**Data block**
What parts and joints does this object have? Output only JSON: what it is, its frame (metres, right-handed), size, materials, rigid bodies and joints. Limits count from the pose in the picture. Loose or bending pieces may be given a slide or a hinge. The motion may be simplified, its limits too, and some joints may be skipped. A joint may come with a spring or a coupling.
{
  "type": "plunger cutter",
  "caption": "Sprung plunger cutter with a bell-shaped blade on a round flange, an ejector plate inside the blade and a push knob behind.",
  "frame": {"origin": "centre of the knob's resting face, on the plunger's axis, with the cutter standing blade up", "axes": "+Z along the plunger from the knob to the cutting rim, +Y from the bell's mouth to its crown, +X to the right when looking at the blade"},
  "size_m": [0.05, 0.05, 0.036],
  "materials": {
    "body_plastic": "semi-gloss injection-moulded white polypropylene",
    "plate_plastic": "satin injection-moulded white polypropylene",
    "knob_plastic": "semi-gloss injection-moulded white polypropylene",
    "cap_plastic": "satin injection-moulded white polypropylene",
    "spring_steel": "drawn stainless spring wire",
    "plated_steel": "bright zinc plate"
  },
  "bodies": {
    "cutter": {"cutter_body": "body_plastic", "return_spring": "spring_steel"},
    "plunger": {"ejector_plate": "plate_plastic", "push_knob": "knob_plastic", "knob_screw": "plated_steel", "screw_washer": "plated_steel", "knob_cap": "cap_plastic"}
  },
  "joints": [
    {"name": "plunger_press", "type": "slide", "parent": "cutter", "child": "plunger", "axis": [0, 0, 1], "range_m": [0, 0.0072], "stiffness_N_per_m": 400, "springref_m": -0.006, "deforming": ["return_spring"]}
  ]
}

**Exercise aim**
Copy out every line of the material above that mentions the word "from".

**Solved exercise**
What parts and joints does this object have? Output only JSON: what it is, its frame (metres, right-handed), size, materials, rigid bodies and joints. Limits count from the pose in the picture. Loose or bending pieces may be given a slide or a hinge. The motion may be simplified, its limits too, and some joints may be skipped. A joint may come with a spring or a coupling.
  "frame": {"origin": "centre of the knob's resting face, on the plunger's axis, with the cutter standing blade up", "axes": "+Z along the plunger from the knob to the cutting rim, +Y from the bell's mouth to its crown, +X to the right when looking at the blade"},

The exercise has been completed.